La notion de savoir d’usage est également de plus en plus utilisée par les acteurs pour légitimer la mise en place de processus participatifs. Défendue dans des optiques autogestionnaires comme dans les réformes inspirées par le New Public Management, l’intégration du savoir d’usage constitue désormais une justification classique de la participation citoyenne, dans l’optique d’améliorer les politiques publiques, afin qu’elles correspondent davantage aux besoins de ceux auxquels elles s’adressent (Sintomer, 2008).
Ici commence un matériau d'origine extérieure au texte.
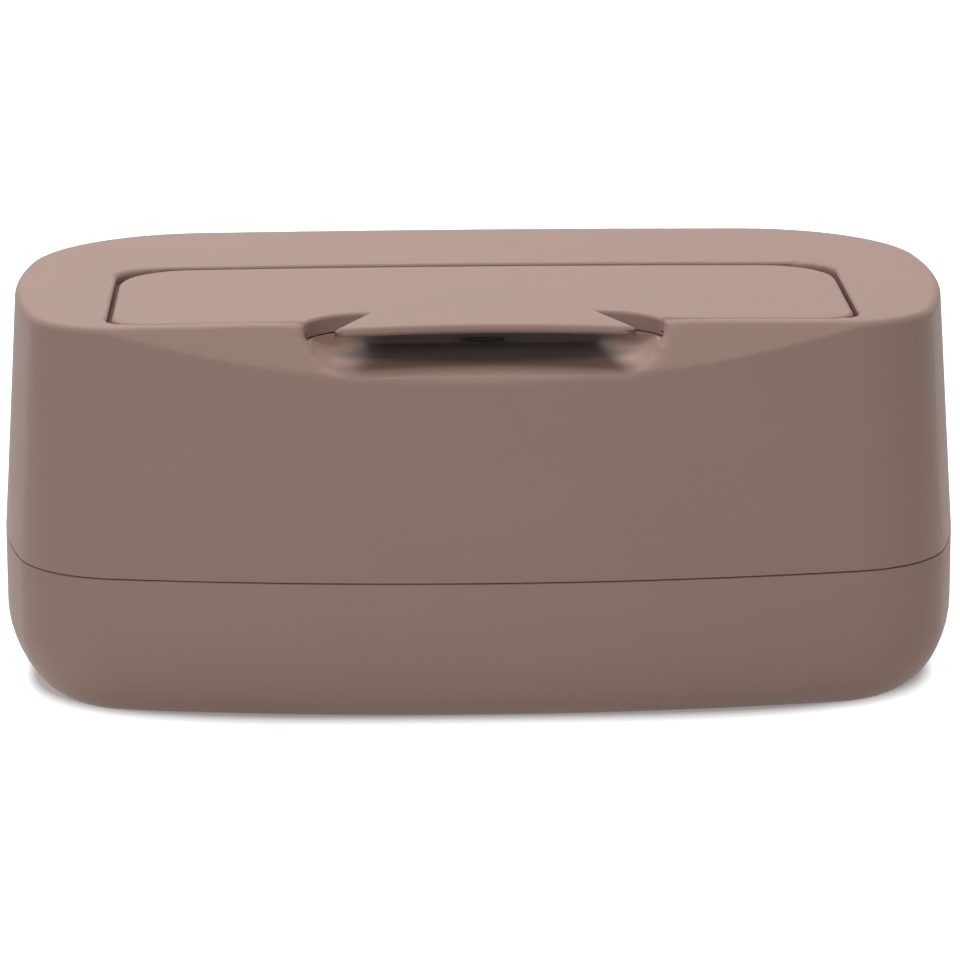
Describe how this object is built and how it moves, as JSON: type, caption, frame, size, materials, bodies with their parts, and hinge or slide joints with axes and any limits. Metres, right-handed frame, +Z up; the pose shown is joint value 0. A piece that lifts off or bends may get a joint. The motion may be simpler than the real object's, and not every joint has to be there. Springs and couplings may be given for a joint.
{
  "type": "countertop wipes dispenser",
  "caption": "Low rounded box for wet wipes: a tray and lift-off cover, a flush hinged lid with a finger scoop at its front edge, and a weighted press plate inside.",
  "frame": {"origin": "centre of the footprint, on the surface that the feet stand on", "axes": "+Z up, +X to the right seen from the front, and the front with the finger scoop faces -Y"},
  "size_m": [0.22, 0.128, 0.092],
  "materials": {
    "shell_plastic": "fine matt texture",
    "inner_plastic": "matt",
    "seal_rubber": "soft",
    "foot_rubber": "soft",
    "steel": "plated",
    "magnet_plating": "plated"
  },
  "bodies": {
    "base": {"base_tray": "shell_plastic", "foot_front_left": "foot_rubber", "foot_front_right": "foot_rubber", "foot_rear_left": "foot_rubber", "foot_rear_right": "foot_rubber", "rim_seal": "seal_rubber"},
    "cover": {"cover_shell": "shell_plastic", "lid_frame": "inner_plastic", "frame_screws": "steel", "catch_plate": "steel", "hinge_pin_left": "steel", "hinge_pin_right": "steel"},
    "lid": {"lid_skin": "shell_plastic", "lid_panel": "inner_plastic", "lid_gasket": "seal_rubber", "lid_magnet": "magnet_plating"},
    "press_plate": {"press_plate": "inner_plastic", "press_plate_cap": "inner_plastic", "press_plate_screws": "steel", "press_weight_left": "steel", "press_weight_right": "steel"}
  },
  "joints": [
    {"name": "lid_hinge", "type": "hinge", "parent": "cover", "child": "lid", "pos_m": [0, 0.0073, 0.0875], "axis": [-1, 0, 0], "range_deg": [0, 100]},
    {"name": "cover_lift", "type": "slide", "parent": "base", "child": "cover", "axis": [0, 0, 1], "range_m": [0, 0.12]},
    {"name": "press_plate_slide", "type": "slide", "parent": "base", "child": "press_plate", "axis": [0, 0, 1], "range_m": [0, 0.045]}
  ]
}
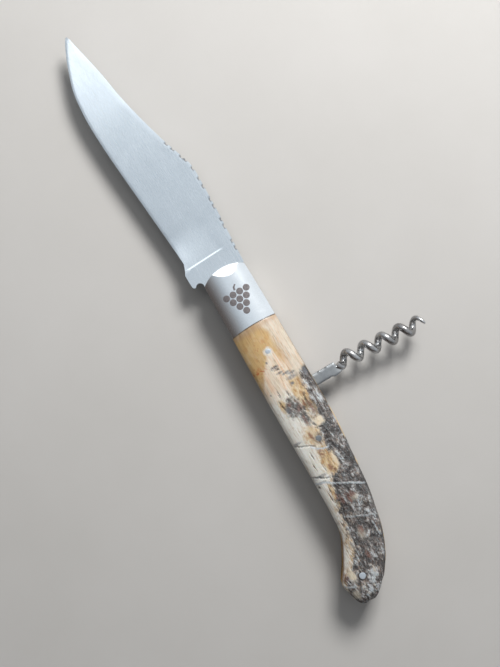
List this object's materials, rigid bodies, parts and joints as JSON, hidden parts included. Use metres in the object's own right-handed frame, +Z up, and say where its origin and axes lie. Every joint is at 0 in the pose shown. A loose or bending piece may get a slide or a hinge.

Dans les dispositifs de démocratie participative, les élus et les techniciens reconnaissent la plupart du temps un savoir d’usage aux habitants et une légitimité basée sur une pratique du territoire, pouvant alors rejoindre des mobilisations citoyennes. Les conflits émergent lorsque les citoyens mobilisent des savoirs professionnels ou militants, qui entrent directement en concurrence avec la légitimité des savoirs experts et remettent en cause leur monopole de la technique et de la politique (Nez, 2010). Si le recours croissant au savoir d’usage risque d’enfermer ainsi la participation dans le proche et le sectoriel, il tend aussi à relativiser la coupure entre savoir professionnel et savoir profane, en montrant que l’efficacité de l’action des techniciens repose sur une collaboration avec les connaissances des usagers (Sintomer, 2008).